Film : "Le désir de vivre" Françoise Dolto
A une époque où les filles convenables ne faisaient pas d'études, la petite Françoise voulait être "médecin d'éducation". Devenue pédiatre et psychanalyste, Françoise Dolto n'aura de cesse de donner corps à ce rêve d'enfant, y gagnant une notoriété toujours vivace. - AFP/Archives
Par : Alice Antheaume et Catherine Fournier
Le centenaire de Françoise Dolto, née le 6 novembre 1908, a relancé la polémique en 2008 sur l'héritage de la célèbre pédiatre et psychanalyste française en matière d'éducation. Les uns l'accusent d'avoir engendré le phénomène de «l'enfant roi», les autres la remercient d'avoir mis fin au «dressage» des petits. Mais que disait-elle au juste? Que faut-il retenir de ces théories aujourd'hui? (20 minutes.fr fait le point.)
«L'enfant est un sujet à part entière»
Françoise Dolto a voulu mettre fin à l'idée selon laquelle le bébé n'était qu'«un tube digestif», sans conscience, ni inconscient. Pour elle, c’est «un sujet à part entière», comme l'adulte.
Cette affirmation est encore mal interprétée aujourd'hui, comme l'indique Claude Halmos: «Les parents se disent: si je considère que mon enfant est un être à part entière dont la parole a une valeur, de quel droit puis-je lui interdire tel ou tel acte?», constate la psychanalyste. Avant de corriger: «Dolto, pourtant, le disait elle-même: tous les désirs sont légitimes, tous ne sont pas réalisables. C'est le fond de son enseignement.»
Et de résumer: selon elle, l'enfant est «un être en construction, mais qui ne peut pas se développer correctement sans l'éducation des adultes - donc sans leur autorité».
«L'enfant est un être de langage»
Pour Françoise Dolto, la parole est au cœur de l'éducation, et ce, dès la conception. Elle parlait ainsi au foetus encore dans le ventre de sa mère, puis au nourrisson. «Le bébé comprend tout, mais nous ne savons pas comment il comprend», expliquait-elle.
La parole de l'adulte peut ainsi faire office d'«objet transitionnel», se substituant au doudou. Mieux vaut fonder son autorité sur la force d’une parole plutôt que sur des règles disciplinaires, disait-elle. Quand l’enfant est prêt à aller se coucher, pyjama et dents propres, mieux vaut lui dire d’«aller dans sa chambre» que de lui asséner «dors maintenant».
Ce faisant, Françoise Dolto sortait les enfants de leur statut social d’infans, étymologiquement celui qui n’a pas droit à la parole.

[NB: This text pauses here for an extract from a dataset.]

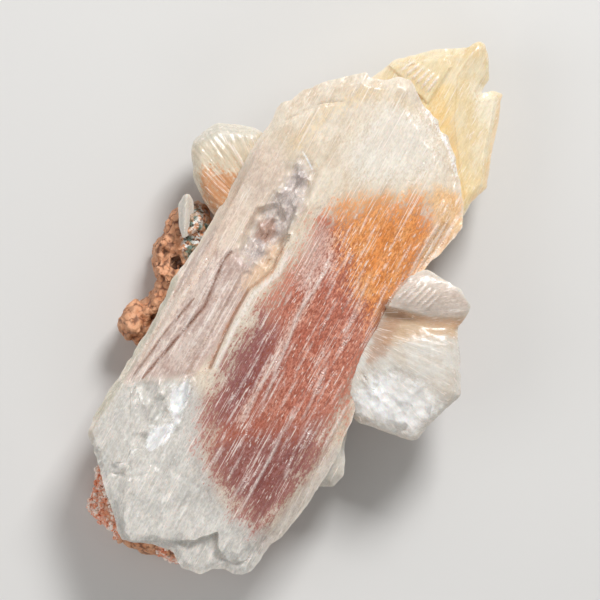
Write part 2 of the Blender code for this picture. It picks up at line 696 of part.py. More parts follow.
def radial_lines(root, outline, start, count, turn, step):
    """Lines that spread from a root over a turn in degrees, clipped to an outline."""
    lines = []
    for index in range(count):
        angle = math.radians(turn[0] + (turn[1] - turn[0]) * index / (count - 1))
        line = []
        reach = start
        while reach < 34.0:
            point = (root[0] + reach * math.cos(angle), root[1] + reach * math.sin(angle))
            if outside(*point, outline) < -0.5:
                line.append(point)
            reach += step
        if len(line) > 1:
            lines.append(line)
    return lines


def sheaf_back(x, y):
    """The sheaf's blades spread upwards and outwards from the rock."""
    away = math.hypot(x - SHEAF_ROOT[0], y - SHEAF_ROOT[1])
    spread = SHEAF_BACK_SLOPE * max(away - 5.0, 0.0)
    return SHEAF_BACK + spread + 1.5 * fall(-outside(x, y, SHEAF_OUTLINE), 2.0)


def right_sheaf():
    lines = radial_lines(SHEAF_RIB_ROOT, SHEAF_OUTLINE, 6.0, SHEAF_RIBS, SHEAF_RIB_TURN, 3.4)

    def front(x, y):
        wave = radial_wave(x, y, SHEAF_RIB_ROOT, SHEAF_RIBS, SHEAF_RIB_TURN)
        return sheaf_front(x, y) + SHEAF_RIB_HEIGHT * wave

    lines += plate_lines(SHEAF_LOBE, SHEAF_LOBE_RUN) + plate_lines(SHEAF_BROKEN, SHEAF_BROKEN_RUN)
    leaves = [(0.22, 0.3), (0.28, 0.0), (0.55, 0.5), (0.6, 0.15)]
    return slab("right_sheaf", SHEAF_OUTLINE, front, sheaf_back, PEARL, lines=lines,
                back_points=lattice(SHEAF_OUTLINE, 2.8), leaves=leaves)


def fan_back(x, y):
    return FAN_BACK + FAN_BACK_BEVEL * fall(-outside(x, y, FAN_OUTLINE), FAN_BACK_BEVEL_RUN)


def upper_left_fan():
    lines = radial_lines(FAN_ROOT, FAN_OUTLINE, 2.5, FAN_RIBS, FAN_RIB_TURN, 2.6)

    def front(x, y):
        reach = math.hypot(x - FAN_ROOT[0], y - FAN_ROOT[1])
        angle = math.degrees(math.atan2(y - FAN_ROOT[1], x - FAN_ROOT[0]))
        dome = FAN_FRONT - 0.012 * (reach - 7.0) ** 2 - 0.0006 * (angle - 100.0) ** 2
        dome += FAN_RIB_HEIGHT * radial_wave(x, y, FAN_ROOT, FAN_RIBS, FAN_RIB_TURN)
        return dome - 1.5 * fall(-outside(x, y, FAN_OUTLINE), 1.6)

    leaves = [(0.3, 0.25), (0.36, 0.0), (0.7, 0.4)]
    return slab("upper_left_fan", FAN_OUTLINE, front, fan_back, CREAM, lines=lines,
                back_points=lattice(FAN_OUTLINE, 2.8), leaves=leaves)


def white_back(x, y):
    return WHITE_BACK


def small_white_crystal():
    def front(x, y):
        height = WHITE_FRONT - WHITE_SLOPE * abs(x - WHITE_RIDGE)
        return height - 0.5 * fall(-outside(x, y, WHITE_OUTLINE), 0.8)

    return slab("small_white_crystal", WHITE_OUTLINE, front, white_back, PEARL,
                lines=[[(-16.9, 16.4), (-16.6, 12.0)]], leaves=[(0.5, 0.2)])


def lower_back(x, y):
    return LOWER_BACK + LOWER_BACK_BEVEL * fall(-outside(x, y, LOWER_OUTLINE), 2.0)


def lower_right_blade():
    def front(x, y):
        across = along_across(x, y)[1]
        wave = 0.12 * math.sin(4.0 * across)
        return LOWER_FRONT + wave - LOWER_BEVEL * fall(-outside(x, y, LOWER_OUTLINE), 1.2)

    return slab("lower_right_blade", LOWER_OUTLINE, front, lower_back, PEARL,
                points=lattice(LOWER_OUTLINE, 1.5), back_points=lattice(LOWER_OUTLINE, 3.0),
                leaves=[(0.4, 0.3), (0.46, 0.0)])


def add_lump(mesh, centre, radius, height, detail):
    made = bmesh.ops.create_icosphere(mesh, subdivisions=detail, radius=1.0)
    for vert in made["verts"]:
        vert.co = Vector((vert.co.x * radius, vert.co.y * radius, vert.co.z * height)) + Vector(centre)


def rock_lumps():
    """The rock as overlapping lumps: big masses, then rows of small rounded ones."""
    rng = random.Random(11)
    mesh = bmesh.new()
    for centre, radius, height in ROCK_MASSES + ROCK_BRIDGES:
        add_lump(mesh, centre, radius, height, 3)
    for path, radius, count in ROCK_ROWS:
        for index in range(count):
            place = (len(path) - 1) * index / (count - 1)
            leg = min(int(place), len(path) - 2)
            centre = Vector(path[leg]).lerp(Vector(path[leg + 1]), place - leg)
            jitter = Vector((rng.uniform(-0.5, 0.5), rng.uniform(-0.5, 0.5), rng.uniform(-1.0, 1.4)))
            size = radius * rng.uniform(0.75, 1.1)
            add_lump(mesh, centre + jitter, size, size, 2)
            add_lump(mesh, centre + jitter - Vector((-0.8, 0.0, 2.4)), size * 1.3, size * 1.9, 2)
    return mesh


def matrix():
    """The matrix: lumps melted into one rock, roughened, and broken flat below."""
    rock = finish("matrix", rock_lumps(), RUST, 0.85)
    melt = rock.modifiers.new("melt", "REMESH")
    melt.mode = "VOXEL"
    melt.voxel_size = ROCK_VOXEL * MM
    bake_modifiers(rock)
    for vert in rock.data.vertices:
        spot = vert.co / MM
        push = sum(noise.noise(spot * scale) * reach for scale, reach in ROCK_ROUGHNESS)
        vert.co += vert.normal * push * MM
    thin = rock.modifiers.new("thin", "DECIMATE")
    thin.ratio = ROCK_TRIANGLES / (2 * len(rock.data.polygons))
    bake_modifiers(rock)
    mesh = bmesh.new()
    mesh.from_mesh(rock.data)
    cut_below(mesh)
    mesh.to_mesh(rock.data)
    mesh.free()
    return rock


def bake_modifiers(piece):
    """Leaves a piece with the mesh that its modifiers make."""
    depsgraph = bpy.context.evaluated_depsgraph_get()
    data = bpy.data.meshes.new_from_object(piece.evaluated_get(depsgraph))
    piece.modifiers.clear()
    mesh = bmesh.new()
    mesh.from_mesh(data)
    bpy.data.meshes.remove(data)
    mesh.to_mesh(piece.data)
    mesh.free()


def cut_below(mesh):
    """Breaks the rock flat at the height where it rests."""
    whole = list(mesh.verts) + list(mesh.edges) + list(mesh.faces)
    bmesh.ops.bisect_plane(mesh, geom=whole, plane_co=(0, 0, 0), plane_no=(0, 0, 1),
                           clear_inner=True, dist=0.002 * MM)
    rim = [edge for edge in mesh.edges if edge.is_boundary]
    filled = bmesh.ops.holes_fill(mesh, edges=rim, sides=0)
    bmesh.ops.triangulate(mesh, faces=filled["faces"])
    bmesh.ops.triangulate(mesh, faces=mesh.faces)


def clearance(name, outline, back):
    """Everything above a crystal's back, a gap larger, to cut the rock clear of it."""
    grown = offset_outline(outline, GAP)

    def top(x, y):
        return CLEARANCE_TOP

    def low(x, y):
        return back(x, y) - GAP

    return slab(name, grown, top, low, CREAM, back_points=lattice(grown, 1.8))


def build_cluster():
    main_blade()
    keep_off = blade_clearance()
    golden = golden_tip()
    sheaf = right_sheaf()
    fan = upper_left_fan()
    small_white_crystal()
    lower = lower_right_blade()
    rock = matrix()
    for piece in (golden, sheaf, fan, lower):
        cut_clear(piece, [keep_off])
    cutters = [
        keep_off,
        clearance("golden_clearance", GOLDEN_OUTLINE, golden_back),
        clearance("sheaf_clearance", SHEAF_OUTLINE, sheaf_back),
        clearance("fan_clearance", FAN_OUTLINE, fan_back),
        clearance("white_clearance", WHITE_OUTLINE, white_back),
        clearance("lower_clearance", LOWER_OUTLINE, lower_back),
    ]
    cut_clear(rock, cutters)
    for cutter in cutters:
        bpy.data.objects.remove(cutter)


for leftover in list(bpy.data.objects):
    bpy.data.objects.remove(leftover)
build_cluster()
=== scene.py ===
"""A stilbite cluster lying on its back, dressed for its portrait.

Every crystal is a slab grown from an outline: a front relief of plates, ledges, grooves
and striae, a ribbed back, and an edge of thin leaves. The matrix is a lumpy rock with a
grown-over crust. Plan sizes are in millimetres, +Y runs up the specimen and +Z comes
out of its best side. Heights are taken from the frame's own nodes.
"""

import math
import random

import bmesh
import bpy
import numpy as np
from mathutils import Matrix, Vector, noise
from mathutils.geometry import delaunay_2d_cdt


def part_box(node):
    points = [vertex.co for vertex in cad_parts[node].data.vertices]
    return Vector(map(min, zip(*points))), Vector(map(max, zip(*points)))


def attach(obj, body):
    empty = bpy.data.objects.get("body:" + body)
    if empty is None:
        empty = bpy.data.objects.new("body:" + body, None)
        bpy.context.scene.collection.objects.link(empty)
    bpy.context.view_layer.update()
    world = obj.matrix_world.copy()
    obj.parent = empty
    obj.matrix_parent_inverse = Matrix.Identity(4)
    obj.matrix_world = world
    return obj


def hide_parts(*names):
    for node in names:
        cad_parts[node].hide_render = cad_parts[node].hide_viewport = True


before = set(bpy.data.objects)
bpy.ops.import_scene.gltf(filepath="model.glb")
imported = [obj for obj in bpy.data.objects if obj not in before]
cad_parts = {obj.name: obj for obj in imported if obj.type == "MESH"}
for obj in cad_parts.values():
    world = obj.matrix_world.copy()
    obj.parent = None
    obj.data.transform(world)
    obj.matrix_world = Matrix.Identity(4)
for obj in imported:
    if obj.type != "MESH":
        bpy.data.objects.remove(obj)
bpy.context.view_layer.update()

MM = 0.001


def node_heights(name):
    """The lowest and highest point of a frame node, in millimetres."""
    low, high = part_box(name)
    return low[2] / MM, high[2] / MM


BLADE_LOW, BLADE_HIGH = node_heights("main_blade")
GOLDEN_LOW, GOLDEN_HIGH = node_heights("golden_tip")
SHEAF_LOW, SHEAF_HIGH = node_heights("right_sheaf")
FAN_LOW, FAN_HIGH = node_heights("upper_left_fan")
WHITE_LOW, WHITE_HIGH = node_heights("small_white_crystal")
LOWER_LOW, LOWER_HIGH = node_heights("lower_right_blade")

AXIS_TILT = math.radians(61.0)          # from +X to the main blade's long axis
FACE_LEVEL = BLADE_HIGH - 1.35
STEP_ALONG = 0.34                       # mesh spacing along the striae
STEP_ACROSS = 0.155                     # and across them, fine enough for each stria
BACK_STEPS = (1.6, 0.6)                 # the same on the plainer backs
RIM_STEP = 0.3                          # and round every edge
SHARP_EDGE = 32.0                       # degrees; steeper folds stay crisp
LEDGE_RUN = 0.4                         # how wide the riser round the face plate is
FOOT_DROP = -1.1                        # the broken foot below the face
NOISE_CELLS = 64                        # cells before a noise table repeats

# Outlines in plan

BLADE_OUTLINE = [
    (-31.4, -19.0), (-30.7, -16.7), (-28.4, -13.0), (-25.9, -8.9), (-22.9, -4.2), (-20.2, 0.8),
    (-19.0, 4.0), (-17.0, 6.4), (-14.6, 10.1), (-12.4, 13.7), (-9.5, 18.7), (-6.7, 23.8),
    (-4.9, 26.5), (-2.2, 30.8), (-0.7, 31.3), (1.1, 32.8), (6.1, 34.7), (10.7, 35.5),
    (11.2, 34.6), (13.3, 34.3), (15.4, 34.7), (17.3, 34.3), (19.4, 30.4), (21.5, 28.0),
    (21.8, 26.5), (23.0, 25.9), (24.2, 22.1), (24.8, 18.4), (25.4, 15.7), (25.1, 11.6),
    (21.5, 7.7), (19.9, 6.1), (16.7, 0.4), (13.1, -6.4), (9.4, -14.6), (6.7, -21.7),
    (5.2, -24.7), (1.7, -29.8), (-2.0, -34.7), (-3.7, -35.8), (-6.7, -39.8), (-8.0, -40.3),
    (-9.4, -40.2), (-10.7, -39.5), (-12.4, -39.5), (-14.3, -40.1), (-17.3, -39.4),
    (-18.5, -36.5), (-21.4, -35.7), (-24.7, -35.5), (-26.3, -35.0), (-27.5, -31.1),
    (-29.5, -24.7), (-30.7, -20.9),
]
FACE_PLATE = [
    (-2.3, 29.3), (1.4, 31.9), (8.2, 34.1), (10.9, 34.1), (13.3, 33.5), (16.4, 33.5),
    (17.9, 31.4), (20.2, 28.4), (22.6, 25.0), (23.9, 17.6), (24.1, 13.9), (21.7, 9.7),
    (17.9, 5.3), (11.9, -5.9), (8.8, -13.1), (5.9, -19.4), (2.5, -25.6), (-5.0, -35.6),
    (-7.9, -38.2), (-10.1, -38.3), (-11.5, -36.1), (-11.6, -33.5), (-15.2, -34.9),
    (-20.3, -35.0), (-24.7, -35.0), (-25.7, -33.4), (-25.0, -23.8), (-21.8, -22.1),
    (-17.5, -18.1), (-15.8, -10.4), (-12.7, -9.5), (-9.5, -2.0), (-6.7, 2.9), (-3.1, 5.9),
    (-1.6, 10.6), (1.1, 16.9), (0.7, 20.6), (-4.1, 25.1),
]
STRIP_PATCH = [
    (-16.5, 6.5), (-12.0, 13.0), (-9.5, 9.6), (-6.0, 6.0), (-8.0, 0.4), (-12.5, -7.4),
    (-15.8, -10.4), (-23.0, -10.9), (-26.0, -11.0), (-22.0, -4.0), (-19.0, 2.0),
]
IRON_ZONE = [
    (4.4, 13.6), (11.9, 14.6), (18.7, 15.0), (20.4, 11.9), (19.6, 8.6), (14.9, -1.0),
    (9.4, -11.2), (5.6, -18.6), (2.2, -24.2), (-2.8, -30.4), (-5.4, -33.4), (-7.6, -30.6),
    (-11.2, -27.0), (-13.6, -21.6), (-13.4, -16.6), (-12.2, -12.4), (-8.3, -4.9), (-3.1, 2.6),
    (0.7, 7.6),
]
RIGHT_SLOPE = [
    (20.6, 18.5), (24.6, 17.0), (25.5, 11.0), (21.8, 7.0), (18.4, 3.2), (16.6, 0.8), (17.9, 6.4),
    (20.9, 11.6),
]
LEFT_SLAB = [
    (-30.6, -18.3), (-28.4, -14.4), (-26.0, -11.4), (-24.8, -12.0), (-24.9, -16.9),
    (-24.6, -20.9), (-25.4, -23.2), (-27.4, -23.3), (-28.2, -21.7), (-29.8, -20.8),
]
BREAK_HOLLOW = [
    (-15.9, -10.9), (-21.8, -11.9), (-24.3, -12.6), (-24.1, -20.5), (-21.8, -21.4),
    (-19.4, -19.6), (-17.8, -17.7),
]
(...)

«Les parents doivent continuer à vivre leur vie d’adulte»
Françoise Dolto invite les parents à ne pas faire de l’enfant l’être central de la famille. «Si des parents renoncent à leur propre trajectoire pour consacrer leur vie à leur enfant, ils l’encombrent. Au lieu de lui dégager la voie», commente Daniel Olivier, psychanalyste et président de l'association «Françoise Dolto, ici et maintenant».
La psychanalyste insistait notamment sur l'importance du rôle du père dès les premiers jours. À travers lui, l'enfant comprend qu'il n'est pas tout pour sa mère, ce qui évite la fusion avec elle.
«L’adolescence = le complexe du homard»
Le complexe du homard, c’est une formule inventée par François Dolto pour représenter la crise d’adolescence. «L’enfant se défait de sa carapace, soudain étroite, pour en acquérir une autre. Entre les deux, il est vulnérable, agressif ou replié sur lui-même». Mais «ce qui va apparaître est le produit de ce qui a été semé chez l’enfant», avertit Dolto. Donc pas de panique, c’est que l’évolution va se faire de l’ado vers l’adulte.
«Il ne faut pas mentir aux enfants»
Même si les parents doivent garder une vie privée et ne pas tout dire, il ne faut pas mentir aux enfants sur leur origine et leur sexualité, disait Dolto. Elle proposait aux parents de parler à l’enfant de tout ce qui le concerne, de «parler vrai», dès sa naissance, par exemple dans le cas d'une adoption. Car le pire pour un être humain est ne pas passer par le langage, la meilleure façon de donner du sens à la réalité.
«L'enfant a le droit de refuser d'aller voir son analyste»
Dans le cadre de la psychothérapie, Françoise Dolto considérait que l'enfant avait autant de droits que l'adulte, notamment celui de refuser d'aller voir son analyste. Autre innovation de la psychanalyste: le paiement symbolique. De même que l'adulte paye sa consultation, elle demandait un paiement à l'enfant: un timbre, un caillou, un dessin. Non pas au nom de la pédagogie, mais pour le renvoyer à son désir réel de venir à la séance.